The team wards off a Nazi attack, but then things grow stranger as they encounter three beautiful women living in a windmill. From there, they can't seem to make any headway, walking in circles and are attacked by a man whose sewn-up body is filled with black feathers. The men begin seeing things, disappearing one by one, and losing grip on sanity. Will they ever escape the woods?
Warhunt begins with some humdinger dialogue, like Sarge's "this ain't no opera... these (referring to rifles) ain't violins, but they just happen to make sweet music of their own." Rourke gets some of his own: "You know you're back in the thick of things when lukewarm dirt passes for coffee," he growls wearily, his face battle-worn, capped with an eyepatch and cloaked in a leather jacket. That stuff, paired with the haunted woods, filled with spooky sounds and eerie omens, looks promising. For a while — despite the dumb title — it seems as if this might be silly fun, not unlike Shadow in the Cloud.
But the not-fun stuff eventually kicks in.
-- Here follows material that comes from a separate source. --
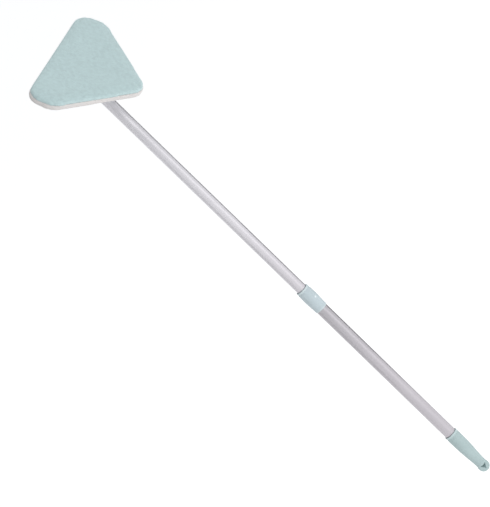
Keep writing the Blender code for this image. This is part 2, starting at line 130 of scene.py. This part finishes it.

Warhunt is frequently dark, and it's sometimes difficult to see what's going on. It's confusing, and not in a fun way. And the digital FX, showing the villainous witches turning into swarms of black feathers, look cheap and smeary. For a time, it looks like there are only two witches, but by the final showdown, we learn that there are actually three!
The G.I. characters tend to blend together, and we're unable to tell them apart, let alone identify with any of them. (A Black medic almost never seems to be onscreen, except for the few scenes in which he's needed.) And the three name-above-the-title actors often choke on their hammy dialogue, slipping down into what may appear to be bad performances. The final "it-ain't-over-yet" moment is enough to inspire eye-rolls, rather than gasps.